Wednesday, December 7, 2005

A Meandering Tale About Fundamentalism

Well, since this is the first day of my blog, I want to get a real entry on it, so here goes.

A few weeks ago, my family and I went to a flea market. At one of the stands, when the vendor found out that it was my wife's birthday, he gave her a CD as a present. It was from a collection of religious materials that had caught my eye before (since I've been spending so much time recently thinking about & researching religious fundamentalism). It was titled something like "What Hollywood Believes," and had the name Ray Comfort written across the top. There were all types of little blurbs on the CD case, which lead me and my wife to believe that it was going to be full of either interviews with, or monologues by, celebrities talking about their religious beliefs.

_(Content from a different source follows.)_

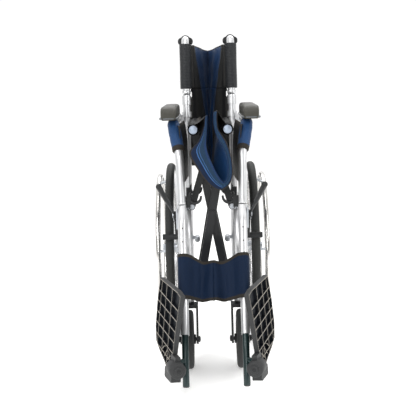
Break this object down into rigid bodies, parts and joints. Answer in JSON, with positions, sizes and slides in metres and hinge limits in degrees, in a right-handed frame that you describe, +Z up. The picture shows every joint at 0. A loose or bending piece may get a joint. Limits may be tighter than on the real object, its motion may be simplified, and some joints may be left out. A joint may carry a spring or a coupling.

It took a while for us to actually listen to the CD, but on a car ride down to my wife's family on Thanksgiving, she popped it into the car CD player to see what it was like. It turns out that, no, this wasn't interviews or monologues, it was a sermon by this Ray Comfort fellow. It doesn't start off too bad. A few introductions and a little humor, but then the lunacy began. All types of logical fallacies and inane comments, which maybe I'll go into more detail on in a followup blog entry. Anyway, my six year old daughter was sitting in the back seat, and with as impressionable as kids are, I didn't want her hearing everything this guy was saying and just accepting it as truth. So, I spoke up quite a bit during his talking, countering a lot of his arguments. Well, after about ten minutes of that, my wife got fed up with my speaking over it, so she turned off the radio.

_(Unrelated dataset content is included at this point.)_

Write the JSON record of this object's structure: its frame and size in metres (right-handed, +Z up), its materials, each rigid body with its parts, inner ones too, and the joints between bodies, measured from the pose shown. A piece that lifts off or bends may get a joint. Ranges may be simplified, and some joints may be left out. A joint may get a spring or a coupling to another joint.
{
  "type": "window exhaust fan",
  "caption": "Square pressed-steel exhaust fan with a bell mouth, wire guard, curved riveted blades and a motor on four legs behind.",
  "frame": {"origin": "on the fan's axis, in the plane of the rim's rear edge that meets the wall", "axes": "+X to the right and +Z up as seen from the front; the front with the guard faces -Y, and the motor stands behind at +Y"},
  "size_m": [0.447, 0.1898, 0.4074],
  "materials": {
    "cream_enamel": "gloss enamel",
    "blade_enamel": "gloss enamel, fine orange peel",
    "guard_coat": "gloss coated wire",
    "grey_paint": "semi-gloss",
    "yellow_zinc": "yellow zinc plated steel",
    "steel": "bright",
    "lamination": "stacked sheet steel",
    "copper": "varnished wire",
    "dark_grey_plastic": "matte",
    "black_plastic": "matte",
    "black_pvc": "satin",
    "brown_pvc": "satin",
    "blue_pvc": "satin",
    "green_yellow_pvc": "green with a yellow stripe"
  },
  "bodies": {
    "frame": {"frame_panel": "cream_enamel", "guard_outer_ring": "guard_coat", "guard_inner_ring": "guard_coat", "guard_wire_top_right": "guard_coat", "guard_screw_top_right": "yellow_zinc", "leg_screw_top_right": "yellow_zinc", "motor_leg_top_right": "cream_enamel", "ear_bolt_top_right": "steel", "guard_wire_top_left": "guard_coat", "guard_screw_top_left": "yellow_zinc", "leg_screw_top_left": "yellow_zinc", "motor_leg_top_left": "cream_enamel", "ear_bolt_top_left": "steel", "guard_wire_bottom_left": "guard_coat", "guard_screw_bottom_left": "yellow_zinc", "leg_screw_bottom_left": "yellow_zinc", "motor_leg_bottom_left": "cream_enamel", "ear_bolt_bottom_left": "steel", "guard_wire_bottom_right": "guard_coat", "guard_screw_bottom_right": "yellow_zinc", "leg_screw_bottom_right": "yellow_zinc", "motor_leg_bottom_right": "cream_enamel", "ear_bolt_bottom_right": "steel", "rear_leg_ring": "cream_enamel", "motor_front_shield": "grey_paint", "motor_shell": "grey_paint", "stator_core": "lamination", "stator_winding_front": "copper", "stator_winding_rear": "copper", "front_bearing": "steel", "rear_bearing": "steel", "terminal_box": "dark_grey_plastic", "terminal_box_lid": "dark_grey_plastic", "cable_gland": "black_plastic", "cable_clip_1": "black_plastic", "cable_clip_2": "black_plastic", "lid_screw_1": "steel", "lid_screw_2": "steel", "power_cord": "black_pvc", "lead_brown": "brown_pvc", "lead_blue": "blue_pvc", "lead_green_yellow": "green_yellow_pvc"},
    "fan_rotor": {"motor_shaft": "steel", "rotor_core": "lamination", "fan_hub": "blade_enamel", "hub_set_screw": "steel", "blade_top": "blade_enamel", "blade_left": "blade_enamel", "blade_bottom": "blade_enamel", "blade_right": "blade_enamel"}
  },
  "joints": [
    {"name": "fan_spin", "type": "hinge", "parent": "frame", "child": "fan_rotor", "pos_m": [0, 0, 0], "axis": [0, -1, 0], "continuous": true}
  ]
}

A few days later as I was driving into work, I went to turn on the radio to listen to NPR like I normally do on my drive in. Well, this CD was still in there, so I decided just to let it play for a little while to see what he had to say. And it wasn't any better than on Thanksgiving. There were a few arguments that were so bad that I actually responded out loud, even though there was nobody else in the car. Here's the one that I thought was the worst. He was trying to discredit evolution, making it look silly compared to a literal interpretation of the Bible. He said something to the effect of, "Just think about it. The first fish to come up out of the sea to walk on land needed gills to breathe in the sea, but it also needed lungs to breathe on land. If it was a land animal, what was it doing with gills? And if it was a sea animal, what was it doing with lungs?" Boy, oh boy. Is this guy not even aware of living animals. The first two things that popped into my mind were African lungfish, and mudskippers, both of which can breathe underwater or on land. A little internet research found that there are many fish that can breathe air, like the bettas that are so popular at pet stores. It's mainly an adaptation to lving in oxygen poor environments. There are even a few fish where air breathing is their primary means of obtaining oxygen.

So anyway, I wrote my wife a short e-mail about it, saying how I couldn't believe people could be so stupid to buy into arguments like his, not just the ones about evolution, but his religious arguments in general. Well, when my wife read that e-mail, one of her co-workers was standing over her shoulder at the time. After reading it, she turned to my wife and said, "You don't believe in evolution, do you?" And that got them started into a big long debate about religion.

If you've been following the news, you may have heard about the girl with the peanut allergy who died after kissing her boyfriend, because her boyfriend had just eaten something with peanut butter. It's really sad. Anyway, Irma and some co-workers were talking about it, when said co-worker walks in and says, "that's what you get for french-kissing a boy when you're only fifteen." Just stop and think about that. She's saying that proper punishment for a french kiss is death. What a callous, self-righteous person. I can think of stronger words to say, but I want to try to keep this blog civil. It's just kind of an indication of the kinds of attitudes that fundmentalists hold, and it's kind of scary.

Anyway, that's my meandering story, from a flea market just outside Houston, to my wife's co-worker. It just really amazes me the attitudes some people have in this country.